▸ **What to produce**: Could every line of the data be printed exactly as it reads?

· · · ·

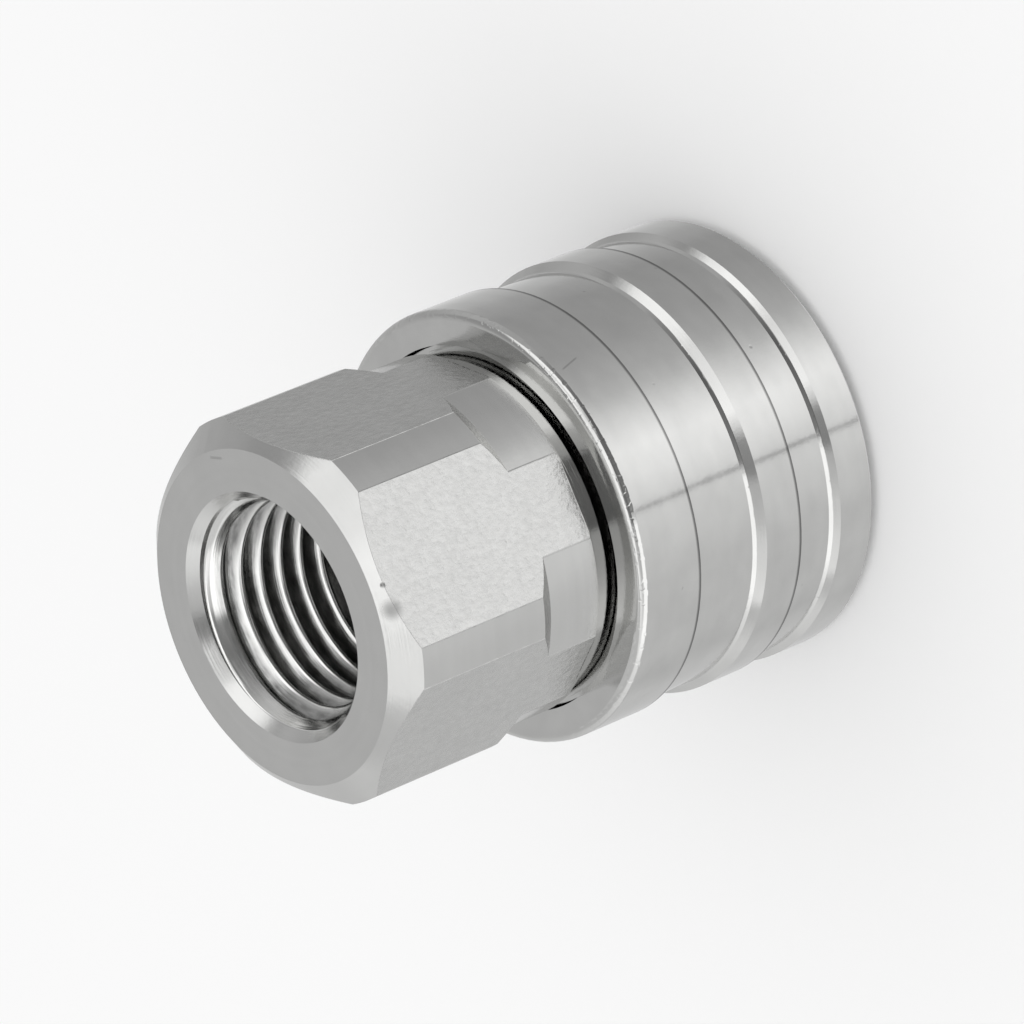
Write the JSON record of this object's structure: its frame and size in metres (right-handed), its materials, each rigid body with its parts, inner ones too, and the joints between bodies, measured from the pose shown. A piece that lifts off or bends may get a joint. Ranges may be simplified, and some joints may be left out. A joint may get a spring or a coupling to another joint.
{
  "type": "pressure washer hose coupler",
  "caption": "Quick coupler socket with a hexagonal female pipe thread end and a sprung sleeve that locks a hose plug with balls.",
  "frame": {"origin": "centre of the nose's bottom face, on the coupler's axis, where it stands", "axes": "+Z along the coupler's axis from the plug end up to the pipe end; +Y square to one pair of wrench flats"},
  "size_m": [0.0256, 0.0256, 0.034],
  "materials": {
    "coupler_body": "stainless bar, turned; rolled texture on the flats",
    "lock_sleeve": "stainless, fine turned and satin polished",
    "sleeve_spring": "drawn spring wire",
    "retaining_ring": "stamped spring steel",
    "plug_seal_ring": "moulded nitrile rubber",
    "backup_ring": "turned fluoropolymer",
    "locking_balls": "ground and polished steel balls"
  },
  "bodies": {
    "body": {"coupler_body": "coupler_body", "sleeve_spring": "sleeve_spring", "retaining_ring": "retaining_ring", "plug_seal_ring": "plug_seal_ring", "backup_ring": "backup_ring"},
    "sleeve": {"lock_sleeve": "lock_sleeve"},
    "ball_1": {"locking_ball_1": "locking_balls"},
    "ball_2": {"locking_ball_2": "locking_balls"},
    "ball_3": {"locking_ball_3": "locking_balls"},
    "ball_4": {"locking_ball_4": "locking_balls"},
    "ball_5": {"locking_ball_5": "locking_balls"},
    "ball_6": {"locking_ball_6": "locking_balls"},
    "ball_7": {"locking_ball_7": "locking_balls"},
    "ball_8": {"locking_ball_8": "locking_balls"}
  },
  "joints": [
    {"name": "sleeve_slide", "type": "slide", "parent": "body", "child": "sleeve", "axis": [0, 0, 1], "range_m": [0, 0.004], "stiffness_N_per_m": 500, "springref_m": -0.008, "deforming": ["sleeve_spring"]},
    {"name": "ball_1_slide", "type": "slide", "parent": "body", "child": "ball_1", "axis": [1, 0, 0], "range_m": [0, 0.00115]},
    {"name": "ball_2_slide", "type": "slide", "parent": "body", "child": "ball_2", "axis": [0.7071, 0.7071, 0], "range_m": [0, 0.00115]},
    {"name": "ball_3_slide", "type": "slide", "parent": "body", "child": "ball_3", "axis": [0, 1, 0], "range_m": [0, 0.00115]},
    {"name": "ball_4_slide", "type": "slide", "parent": "body", "child": "ball_4", "axis": [-0.7071, 0.7071, 0], "range_m": [0, 0.00115]},
    {"name": "ball_5_slide", "type": "slide", "parent": "body", "child": "ball_5", "axis": [-1, 0, 0], "range_m": [0, 0.00115]},
    {"name": "ball_6_slide", "type": "slide", "parent": "body", "child": "ball_6", "axis": [-0.7071, -0.7071, 0], "range_m": [0, 0.00115]},
    {"name": "ball_7_slide", "type": "slide", "parent": "body", "child": "ball_7", "axis": [0, -1, 0], "range_m": [0, 0.00115]},
    {"name": "ball_8_slide", "type": "slide", "parent": "body", "child": "ball_8", "axis": [0.7071, -0.7071, 0], "range_m": [0, 0.00115]}
  ],
  "couplings": [
    {"joint": "ball_1_slide", "follows": "sleeve_slide", "ratio": 0.2875},
    {"joint": "ball_2_slide", "follows": "sleeve_slide", "ratio": 0.2875},
    {"joint": "ball_3_slide", "follows": "sleeve_slide", "ratio": 0.2875},
    {"joint": "ball_4_slide", "follows": "sleeve_slide", "ratio": 0.2875},
    {"joint": "ball_5_slide", "follows": "sleeve_slide", "ratio": 0.2875},
    {"joint": "ball_6_slide", "follows": "sleeve_slide", "ratio": 0.2875},
    {"joint": "ball_7_slide", "follows": "sleeve_slide", "ratio": 0.2875},
    {"joint": "ball_8_slide", "follows": "sleeve_slide", "ratio": 0.2875}
  ]
}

· · · ·

▸ **Final result**:
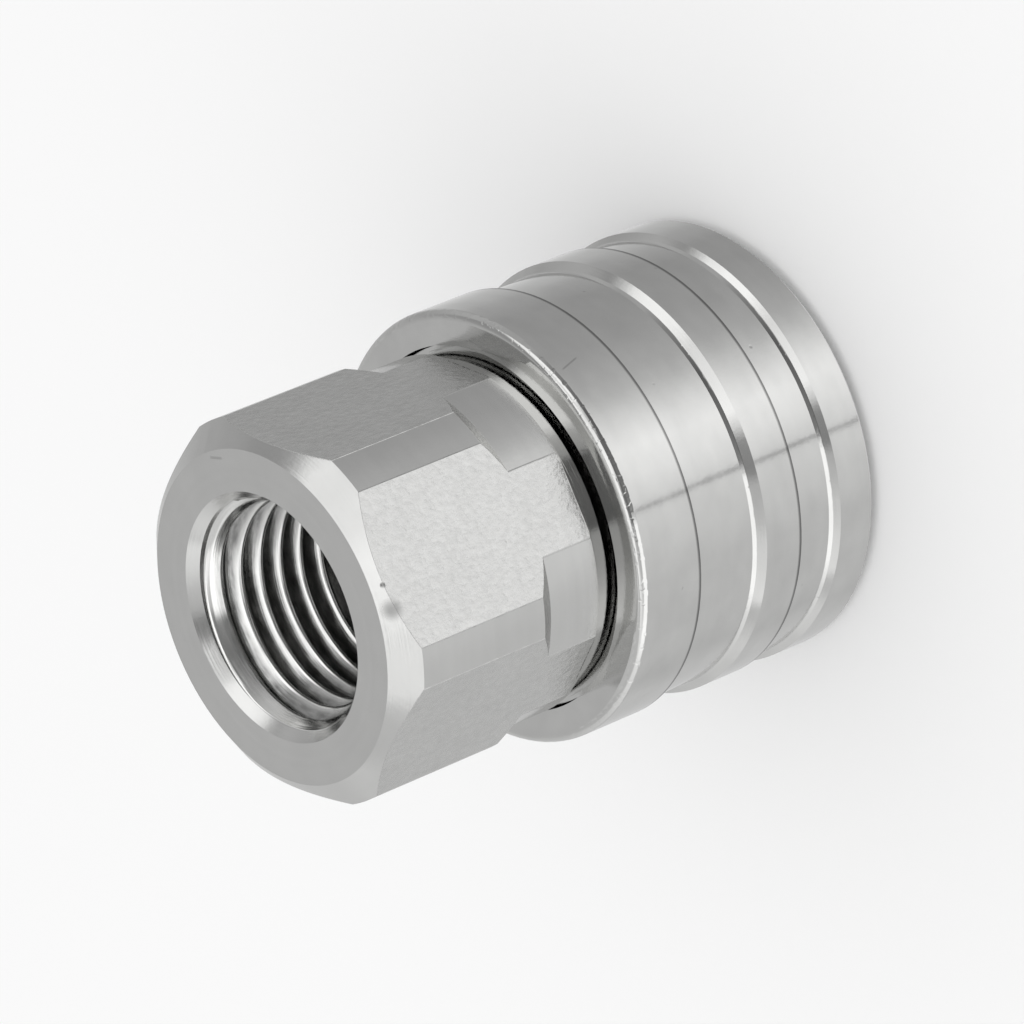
Write the JSON record of this object's structure: its frame and size in metres (right-handed), its materials, each rigid body with its parts, inner ones too, and the joints between bodies, measured from the pose shown. A piece that lifts off or bends may get a joint. Ranges may be simplified, and some joints may be left out. A joint may get a spring or a coupling to another joint.
{
  "type": "pressure washer hose coupler",
  "caption": "Quick coupler socket with a hexagonal female pipe thread end and a sprung sleeve that locks a hose plug with balls.",
  "frame": {"origin": "centre of the nose's bottom face, on the coupler's axis, where it stands", "axes": "+Z along the coupler's axis from the plug end up to the pipe end; +Y square to one pair of wrench flats"},
  "size_m": [0.0256, 0.0256, 0.034],
  "materials": {
    "coupler_body": "stainless bar, turned; rolled texture on the flats",
    "lock_sleeve": "stainless, fine turned and satin polished",
    "sleeve_spring": "drawn spring wire",
    "retaining_ring": "stamped spring steel",
    "plug_seal_ring": "moulded nitrile rubber",
    "backup_ring": "turned fluoropolymer",
    "locking_balls": "ground and polished steel balls"
  },
  "bodies": {
    "body": {"coupler_body": "coupler_body", "sleeve_spring": "sleeve_spring", "retaining_ring": "retaining_ring", "plug_seal_ring": "plug_seal_ring", "backup_ring": "backup_ring"},
    "sleeve": {"lock_sleeve": "lock_sleeve"},
    "ball_1": {"locking_ball_1": "locking_balls"},
    "ball_2": {"locking_ball_2": "locking_balls"},
    "ball_3": {"locking_ball_3": "locking_balls"},
    "ball_4": {"locking_ball_4": "locking_balls"},
    "ball_5": {"locking_ball_5": "locking_balls"},
    "ball_6": {"locking_ball_6": "locking_balls"},
    "ball_7": {"locking_ball_7": "locking_balls"},
    "ball_8": {"locking_ball_8": "locking_balls"}
  },
  "joints": [
    {"name": "sleeve_slide", "type": "slide", "parent": "body", "child": "sleeve", "axis": [0, 0, 1], "range_m": [0, 0.004], "stiffness_N_per_m": 500, "springref_m": -0.008, "deforming": ["sleeve_spring"]},
    {"name": "ball_1_slide", "type": "slide", "parent": "body", "child": "ball_1", "axis": [1, 0, 0], "range_m": [0, 0.00115]},
    {"name": "ball_2_slide", "type": "slide", "parent": "body", "child": "ball_2", "axis": [0.7071, 0.7071, 0], "range_m": [0, 0.00115]},
    {"name": "ball_3_slide", "type": "slide", "parent": "body", "child": "ball_3", "axis": [0, 1, 0], "range_m": [0, 0.00115]},
    {"name": "ball_4_slide", "type": "slide", "parent": "body", "child": "ball_4", "axis": [-0.7071, 0.7071, 0], "range_m": [0, 0.00115]},
    {"name": "ball_5_slide", "type": "slide", "parent": "body", "child": "ball_5", "axis": [-1, 0, 0], "range_m": [0, 0.00115]},
    {"name": "ball_6_slide", "type": "slide", "parent": "body", "child": "ball_6", "axis": [-0.7071, -0.7071, 0], "range_m": [0, 0.00115]},
    {"name": "ball_7_slide", "type": "slide", "parent": "body", "child": "ball_7", "axis": [0, -1, 0], "range_m": [0, 0.00115]},
    {"name": "ball_8_slide", "type": "slide", "parent": "body", "child": "ball_8", "axis": [0.7071, -0.7071, 0], "range_m": [0, 0.00115]}
  ],
  "couplings": [
    {"joint": "ball_1_slide", "follows": "sleeve_slide", "ratio": 0.2875},
    {"joint": "ball_2_slide", "follows": "sleeve_slide", "ratio": 0.2875},
    {"joint": "ball_3_slide", "follows": "sleeve_slide", "ratio": 0.2875},
    {"joint": "ball_4_slide", "follows": "sleeve_slide", "ratio": 0.2875},
    {"joint": "ball_5_slide", "follows": "sleeve_slide", "ratio": 0.2875},
    {"joint": "ball_6_slide", "follows": "sleeve_slide", "ratio": 0.2875},
    {"joint": "ball_7_slide", "follows": "sleeve_slide", "ratio": 0.2875},
    {"joint": "ball_8_slide", "follows": "sleeve_slide", "ratio": 0.2875}
  ]
}